I’m more Muslim than you are Before taking to the streets either to protest against President Mohamed Morsi or support him, Egyptians were divided over Morsi’s 22 November constitutional decrees, accusing one another of “not being a good Egyptian” or of one upping on who might be a better Muslim, and wanting the country to plunge into chaos.

“Secular politicians like Mohamed Al-Baradei want to set the country on fire. They want the West to intervene and occupy our land,” said Mohamed Shafaay.

Shafaay posted his comment after sharing a news story that quoting Al-Baradei, the former director of UN nuclear watchdog, calling for mass protests against Morsi’s rule.

Salah Mahmoud responded to Shafaay by saying that the Muslim Brotherhood is doing nothing but “stealing the will of the Egyptian people who revolted against Hosni Mubarak to build a democratic country.”

“The people who are calling themselves Islamists are destroying the dreams of millions of citizens who wanted a modern developed country,” said Mahmoud.

Alaa Suleiman agreed with Mahmoud saying that the “Salafis are like cavemen who have been under the ground for decades and just woke up when Mubarak’s regime collapsed.”

Karim Mustafa who participated in the Saturday pro-Morsi demonstration in Nahdet Masr Square in Giza, said the best way to build this country is to implement Islamic Sharia.

‘Uncle Morsi’

Mustafa believes that Morsi’s recent constitutional decree which gave him sweeping powers is the only way to protect the revolution from the opposition “that has been kidnapped by fulul (remnants of the Mubarak regime).
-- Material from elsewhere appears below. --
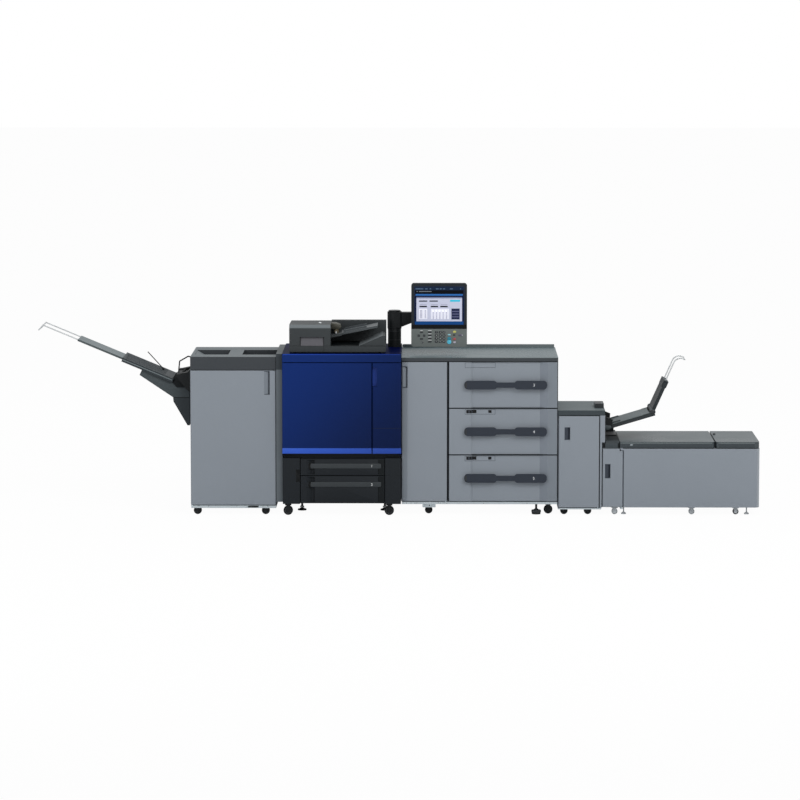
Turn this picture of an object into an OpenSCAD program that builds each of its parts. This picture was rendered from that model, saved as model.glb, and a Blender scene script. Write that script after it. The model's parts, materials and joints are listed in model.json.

Ehab Al-Gebali said that Egypt finally has a “strong president who is able to protect Egypt from the counter-revolution forces and implement Sharia.”

Sarah Carr wrote in her blog “Inanities” about the millions of Egyptians who voted for Mohamed Morsi and how they are not turning against him. She believes that the Muslim Brotherhood is making the same mistakes of the former ruling party.

“The past two weeks, since Morsi announced his Hitler powers, have been the bleakest since the revolution began.

Now that the opposition movement is going after Morsi it has attracted the Ahmed Shafik/Omar Suleiman/Amr Moussa crowd, people like some members of my family who aren’t necessarily fulul (remnants of the Mubarak regime) but who have a morbid terror of the Muslim Brotherhood and political Islam generally.

While I was at the pro Morsi rally in Giza last Friday looking at placards saying things such as ‘Islam is light and the Quran is my constitution’ I considered my own decision to vote for Morsi in the last presidential election run-offs having wasted many bloody hours thinking about it before the actual vote.

The thought that I may have contributed to voting in this avuncular yet megalomaniac individual backed up by an army of devotees is an uncomfortable feeling to say the least, and the word “Ermächtigungsgesetz” keeps flashing before my eyes.

People like me who voted for Morsi not out of conviction but to keep out Shafik are predictably the subjects of considerable vitriol at the moment, perhaps justifiably.

Every day that passes puts another dent in the legend of the Brotherhood, this 80-year-old group with its dazzling powers of organisation and moderate Islamic vision and familiarity with the Egyptian street. The MB itself is a glorified soup kitchen with excellent logistical skills that end at distributing food to the poor and organising large rallies. They are a charity organisation with a militia that finds itself in charge of a country and which seems to think that its decisions do not need to be backed up by reason or say, the rule of law, but can rely entirely on the Egyptian people trusting “Uncle” Morsi.

This was most evident in the Constituent Assembly debacle. Virtually all members of the political opposition — and most crucially minorities (women and Christian representatives) — walked out of the assembly. Those that remained produced a mess of a constitution, but its proponents see no problem in its having been drafted by a largely homogenous group of males. The thinking seems to be: we have faith in God, so have faith in us.

The Muslim Brotherhood is doing what the former ruling National Democratic Party (NDP) did for 30 years, albeit without the God element. The NDP also depended on consolidating their own position by deliberately misrepresenting their opponents, making the law fit their decisions rather than the other way around, a fondness for thuggery and a paternalistic form of governance that reduces the public’s role in politics to box ticking. The only difference is Morsi’s tedious penchant for moralising (he suggested that Egyptians go to bed early so they can get up for the dawn prayer). The moralising would be tolerable except that they are failing to do anything about the million everyday problems blighting ordinary Egyptians’ lives (despite Morsi’s election grandstanding about making considerable improvements in his first 100 days) while they have the temerity to think that they can thrust a dictatorship on us because God is on their side and they know best.

All this is very Mubaraky. Good luck to the MB if they think it will work.”


“Anyone who had any illusions about Morsi’s intentions, we gave him the benefit of the doubt, but today there is no doubt; this is Fascism.” @Wael Nawara

“Constitutions are just ink on paper after all. We have the street and you have a meaningless paper. All your legitimacy vanished.” @Gigi Ibrahim

The majority of people who voted for Morsi in the second round were not Muslim Brotherhood. He and the MB should remember.” @Mona Eltahawy

“The worst parts of Egypt’s constitution are, ironically, the ones that had the most consensus — presidentialism & autonomous military.” @Shadi Hamid

“The time has come when another Muslim will tell me that I’m not Muslim enough because I’m not an Islamist.”